Effects of physical soil crusts on infiltration and splash erosion in three typical Chinese soils

Physical soil crusts likely have significant effects on infiltration and soil erosion, however, little is known on whether the effects of the crusts change during a rainfall event. Further, there is a lack of discussions on the differences among the crusting effects of different soil types. The objectives of this study are as follows： （i） to study the effects of soil crusts on infiltration, runoff, and splash erosion using three typical soils in China, （ii） to distinguish the different effects on hydrology and erosion of the three soils and discuss the primary reasons for these differences, and （iii） to understand the variations in real soil shear strength of the three soils during rainfall events and mathematically model the effects of the crusts on soil erosion. This study showed that the soil crusts delayed the onset of infiltration by 5 to 15 min and reduced the total amount of infiltration by 42.9 to 53.4% during rainfall events. For a purple soil and a loess soil, the initial crust increased the runoff by 2.8% and 3.4%, respectively, and reduced the splash erosion by 3.1% and 8.9%, respectively.
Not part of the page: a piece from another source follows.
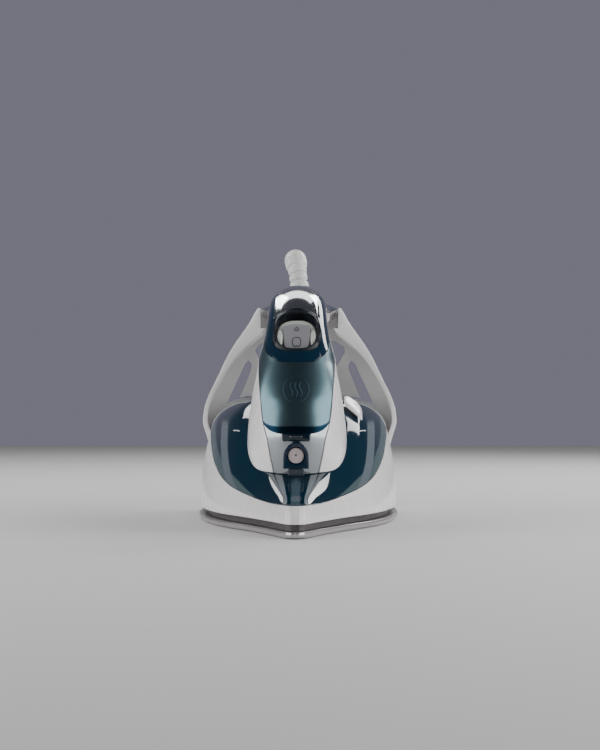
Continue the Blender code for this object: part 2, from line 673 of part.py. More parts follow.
def handle_lower_shell():
    """The white underside of the grip: a channel that closes the cover from below."""
    edge = handle_point(np.linspace(0.4, 1, 80), math.pi / 2, -0.4)
    turn = np.linspace(-math.pi / 2, math.pi / 2, 13)
    grids = []
    for wall in (0.0, WALL):
        rows = []
        for s in np.linspace(132.5, 284.0, 15):
            half, z = (np.interp(s, edge[:, 1], edge[:, k]) for k in (0, 2))
            depth = GRIP_DEPTH - 5.0 * max(0.0, (s - 200) / 84)
            square = 0.8 - 0.35 * min(1.0, max(0.0, (s - 225) / 40))
            drop = 0.45 + (depth - wall) * np.abs(np.cos(turn)) ** square
            rows.append(np.stack([(half - wall) * np.sin(turn), np.full(13, s), z - drop], axis=1))
        grids.append(np.stack(rows))
    return shell("handle_lower_shell", grids[0], grids[1], "white")


# Front details

NOZZLE_Z = 42.8
NOZZLE_FACE = 46.6


def nozzle_parts():
    """The arched hood with the spray nozzle in it, and the clear duct below."""
    arch = [(-7.1, 35.6)] + [(-7.1 * math.cos(a), NOZZLE_Z + 7.1 * math.sin(a))
                             for a in np.linspace(0, math.pi, 11)] + [(7.1, 35.6)]
    depths = ((45.2, 0.9), (46.2, 1.0), (53.0, 1.0))
    hood = stack("nozzle_housing", [[(x * k, s, NOZZLE_Z + (z - NOZZLE_Z) * k) for x, z in arch]
                                    for s, k in depths], "navy")
    cut(hood, rod("nozzle_seat", 5.0, -1.0, 5.2, (0, 45.0, NOZZLE_Z), "dark", 16, (0, 1, 0)))
    cut(hood, rod("nozzle_way", 2.1, 4.0, 12.0, (0, 45.0, NOZZLE_Z), "dark", 10, (0, 1, 0)))
    turned("spray_nozzle", [(0.45, 0), (4.45, 0), (4.45, 3.4), (0.45, 3.4)],
           (0, NOZZLE_FACE - 0.6, NOZZLE_Z), "white", 18, (0, 1, 0))
    duct = [[(-4.6, 47.4, 35.2), (4.6, 47.4, 35.2), (4.6, 53.5, 35.2), (-4.6, 53.5, 35.2)],
            [(-4.4, 50.2, 31.4), (4.4, 50.2, 31.4), (4.4, 54.6, 32.6), (-4.4, 54.6, 32.6)]]
    stack("nozzle_duct", duct, "duct")


def fill_door():
    """The sliding door of the water inlet, with its fingertip ridge."""
    door = block("fill_door", (0, 52.3, 55.2), (15.4, 1.2, 9.4), "navy")
    join(door, block("door_ridge", (0, 51.4, 53.2), (7.0, 1.6, 0.9), "white"))
    return door


def fill_funnel():
    """The duct behind the door that leads water down into the tank."""
    levels = ((58.2, 54.0, 6.0, 3.4), (64, 52.0, 5.6, 3.4), (72, 48.6, 5.2, 3.2))
    grids = []
    for grow in (0.0, 1.2):
        rows = []
        for s, z, half_x, half_z in levels:
            a, b = half_x + grow, half_z + grow
            rows.append([(a, s, z - b), (a, s, z + b), (-a, s, z + b), (-a, s, z - b)])
        grids.append(np.array(rows, float))
    return shell("fill_funnel", grids[1], grids[0], "duct", wrap=True)


# Inside the column: two pumps under the rocker

PUMPS = (("steam", 79.5, 4.6, 78.0, 99.5), ("spray", 92.6, 4.0, 86.0, 111.2))


def pumps():
    for name, s, radius, foot, top in PUMPS:
        ring_tube(f"{name}_pump_body", radius + 0.25, radius + 1.6, foot, foot + 15.5, (0, s, 0), "duct", 12)
        head = foot + 17.5
        turned(f"{name}_plunger", [(0, head - 6.5), (radius - 0.25, head - 6.5), (radius - 0.25, head - 2.5),
                                   (1.5, head - 2.5), (1.5, top), (0, top)],
               (0, s, 0), "grey", 12)
        turns, steps = 4, 40
        t = np.linspace(0, 1, steps)
        coil = np.stack([(radius - 1.0) * np.cos(turns * 2 * math.pi * t),
                         s + (radius - 1.0) * np.sin(turns * 2 * math.pi * t),
                         foot + 1.0 + (head - 6.5 - foot - 2.0) * t], axis=1)
        pipe(f"{name}_spring", coil, 0.4, "metal", 5)
    pipe("spray_tube", through([(0, 92.6, 85.0), (2.5, 92, 80), (8, 86, 71), (11, 76, 61), (11, 67, 51),
                                (9.5, 62.8, 44), (5, 61, 42.6), (0, 60.4, NOZZLE_Z), (-3, 60.4, NOZZLE_Z)],
                               18), 1.5, "duct", 6)
    pipe("steam_tube", through([(0, 79.5, 76.5), (0, 82, 66), (0, 88, 56), (0, 88, 49)], 10), 1.8, "duct", 6)


# Dial, button, lamp and valve on the tank

CLEAN_BUTTON = (33.0, 137.0)


def controls():
    top = float(crest_height(DIAL_S))
    turned("temperature_dial", [(0, top + 1.0), (22.5, top + 1.0), (23.5, top + 2.0), (22.5, top + 7.0),
                                (19.0, top + 8.2), (0, top + 8.2)], (0, DIAL_S, 0), "white", 24)
    rod("thermostat_shaft", 2.4, 21.5, top + 1.0 - GAP, (0, DIAL_S, 0), "metal", 10)
    x, s = CLEAN_BUTTON
    z = float(tank_height(x, s))
    rings = []
    for half_x, half_s, above in ((5.2, 7.0, 2.6), (5.4, 7.2, 3.4), (5.2, 7.0, 4.6), (4.2, 6.0, 5.4)):
        ring = np.array(rounded(half_x, half_s, 3.6, (x, s, 0)))
        ring[:, 2] = tank_height(ring[:, 0], ring[:, 1]) + above
        rings.append(ring)
    cap = stack("self_clean_button", rings, "white")
    join(cap, rod("clean_stem", 2.6, z - 8.0, z + 3.4, (x, s, 0), "white", 10))
    lamp = float(crest_height(214))
    rod("pilot_lens", 3.0, lamp + 0.8, lamp + 2.8, (0, 214, 0), "lens", 14)
    rod("drip_valve", 3.2, 14.2, float(seam_height(88)) + 9.0, (0, 88, 0), "metal", 10)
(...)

For a black soil, the soil crust increased the runoff by 42.9% and unexpectedly increased the splash erosion by 95.2%. In general, the effects of crusts on the purple and loess soils were similar and negligible, but the effects were significant for the black soil. The soil shear strength decreased dynamically and gradually during the rainfall events, and the values of crusted soils were higher than those of incrusted soils, especially during the early stage of the rainfall. Mathematical models were developed to describe the effects of soil crusts on the splash erosion for the three soils as follows： purple soil, Fc= 0.002t- 0.384 ; black soil, Fc. =-0.022t ＋ 3.060 ; and loess soil, Fc = 0.233 In t- 1.239 . Combined with the equation Rc= Fc （Ruc - 1）, the splash erosion of the crusted soil can be predicted over time.